Dataset content:
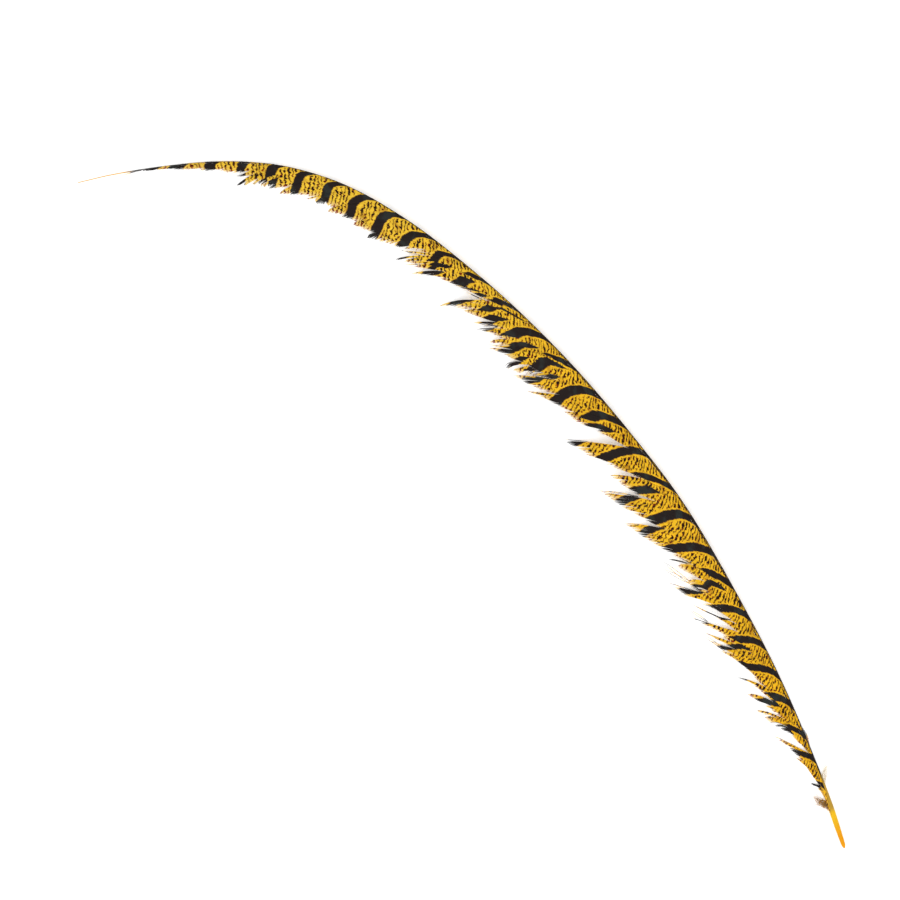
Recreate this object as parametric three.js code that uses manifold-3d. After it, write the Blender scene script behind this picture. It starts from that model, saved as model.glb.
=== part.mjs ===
// A long, bowed pheasant tail feather lying on a flat surface, its glossy side up.
//
// Everything is laid out along the shaft. A place on the feather is given by three numbers, in mm:
//   along: distance from the butt of the quill, measured along the shaft,
//   out:   distance from the shaft towards the wide vane (negative towards the narrow vane),
//   up:    height over the surface that the feather lies on.
// The shaft is the ridge of a low roof. The wide vane slopes down from it in ragged locks whose tips
// touch the surface, and the narrow vane is folded steeply down on the other side.

import * as THREE from 'three';
import { mergeVertices } from 'three/addons/utils/BufferGeometryUtils.js';
import Module from 'manifold-3d';

const { degToRad, lerp, smoothstep } = THREE.MathUtils;

// ---- Shaft ----

// The line of the shaft seen from above, from the butt of the quill to the hair-thin tip: [x, y].
const SHAFT_LINE = [
  [0, 0], [49, -28], [109, -57.5], [169, -81.5], [239.5, -105.5], [299, -118.5], [361, -128],
  [420, -132.5], [472, -132.5], [517.5, -129.5], [563.5, -120.5], [604, -103.5], [638, -79.5],
  [668, -50], [693.5, -20.5], [710, 0],
];
const BUTT = -1.5; // the rounded end of the quill, just before that line starts
// Radius of the shaft: [along, radius]. The butt is rounded and the quill is widest below the vanes.
const SHAFT_RADIUS = [
  [BUTT, 0.95], [1, 1.45], [14, 1.9], [26, 2.05], [60, 1.5], [120, 1.2], [300, 0.95],
  [500, 0.75], [700, 0.45], [783, 0.25],
];
const SHAFT_SIDES = 8;
const SHAFT_STEPS = 46;
const QUILL_END = 40; // the bare quill lies on the surface up to here
const ARCH_RISE = 8.5; // how far the ridge lifts off the surface
const ARCH_FULL = 260; // the ridge has its full height from here
const ARCH_FALL = 470; // and sinks back towards the tip from here

// ---- Vanes ----

const VANE_THICKNESS = 0.9; // at the quill end
const TIP_THICKNESS = 0.5; // at the tip end
const BARB_ROOT_ANGLE = degToRad(20); // between a barb and the shaft where it leaves the shaft
const BARB_BEND = degToRad(0.44); // added to that angle by each mm of barb
const LOCK_OVERLAP = 0.8; // how far the root of a lock reaches under the next one
const LOCK_SHINGLE = 0.4; // how far a lock's lower edge lies on top of the lock before it
const LOCK_PINCH = 1.7; // how far the last barbs of a lock draw away from the next lock
const PINCH_WAY = [-0.64, 0.77]; // the way they draw, square to the barbs: [along, out]
const LOCK_ROWS = 4;
const VANE_ARCH = 1.15; // above 1 the wide vane is convex across its width

// How far the wide vane's longest locks reach from the shaft, where they touch down: [along, out].
const VANE_REACH = [
  [20, 8], [50, 9], [90, 19], [130, 26.5], [185, 34], [222, 37], [278, 40], [309, 40], [354, 38],
  [399, 35], [445, 33], [488, 34], [535, 26.5], [562, 24.5], [600, 21], [638, 18.5], [671, 15.5],
  [700, 4.5], [783, 1],
];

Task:
Write out every line of the material again, exactly as it reads.

Full solution:
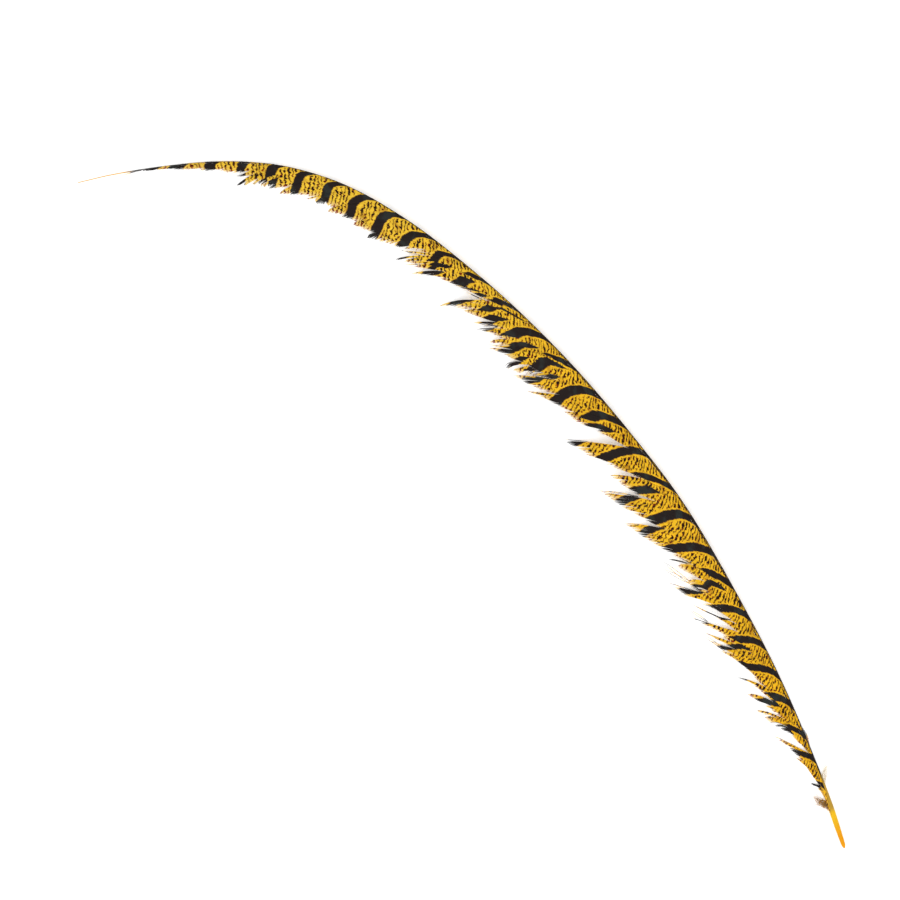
Recreate this object as parametric three.js code that uses manifold-3d. After it, write the Blender scene script behind this picture. It starts from that model, saved as model.glb.
=== part.mjs ===
// A long, bowed pheasant tail feather lying on a flat surface, its glossy side up.
//
// Everything is laid out along the shaft. A place on the feather is given by three numbers, in mm:
//   along: distance from the butt of the quill, measured along the shaft,
//   out:   distance from the shaft towards the wide vane (negative towards the narrow vane),
//   up:    height over the surface that the feather lies on.
// The shaft is the ridge of a low roof. The wide vane slopes down from it in ragged locks whose tips
// touch the surface, and the narrow vane is folded steeply down on the other side.

import * as THREE from 'three';
import { mergeVertices } from 'three/addons/utils/BufferGeometryUtils.js';
import Module from 'manifold-3d';

const { degToRad, lerp, smoothstep } = THREE.MathUtils;

// ---- Shaft ----

// The line of the shaft seen from above, from the butt of the quill to the hair-thin tip: [x, y].
const SHAFT_LINE = [
  [0, 0], [49, -28], [109, -57.5], [169, -81.5], [239.5, -105.5], [299, -118.5], [361, -128],
  [420, -132.5], [472, -132.5], [517.5, -129.5], [563.5, -120.5], [604, -103.5], [638, -79.5],
  [668, -50], [693.5, -20.5], [710, 0],
];
const BUTT = -1.5; // the rounded end of the quill, just before that line starts
// Radius of the shaft: [along, radius]. The butt is rounded and the quill is widest below the vanes.
const SHAFT_RADIUS = [
  [BUTT, 0.95], [1, 1.45], [14, 1.9], [26, 2.05], [60, 1.5], [120, 1.2], [300, 0.95],
  [500, 0.75], [700, 0.45], [783, 0.25],
];
const SHAFT_SIDES = 8;
const SHAFT_STEPS = 46;
const QUILL_END = 40; // the bare quill lies on the surface up to here
const ARCH_RISE = 8.5; // how far the ridge lifts off the surface
const ARCH_FULL = 260; // the ridge has its full height from here
const ARCH_FALL = 470; // and sinks back towards the tip from here

// ---- Vanes ----

const VANE_THICKNESS = 0.9; // at the quill end
const TIP_THICKNESS = 0.5; // at the tip end
const BARB_ROOT_ANGLE = degToRad(20); // between a barb and the shaft where it leaves the shaft
const BARB_BEND = degToRad(0.44); // added to that angle by each mm of barb
const LOCK_OVERLAP = 0.8; // how far the root of a lock reaches under the next one
const LOCK_SHINGLE = 0.4; // how far a lock's lower edge lies on top of the lock before it
const LOCK_PINCH = 1.7; // how far the last barbs of a lock draw away from the next lock
const PINCH_WAY = [-0.64, 0.77]; // the way they draw, square to the barbs: [along, out]
const LOCK_ROWS = 4;
const VANE_ARCH = 1.15; // above 1 the wide vane is convex across its width

// How far the wide vane's longest locks reach from the shaft, where they touch down: [along, out].
const VANE_REACH = [
  [20, 8], [50, 9], [90, 19], [130, 26.5], [185, 34], [222, 37], [278, 40], [309, 40], [354, 38],
  [399, 35], [445, 33], [488, 34], [535, 26.5], [562, 24.5], [600, 21], [638, 18.5], [671, 15.5],
  [700, 4.5], [783, 1],
];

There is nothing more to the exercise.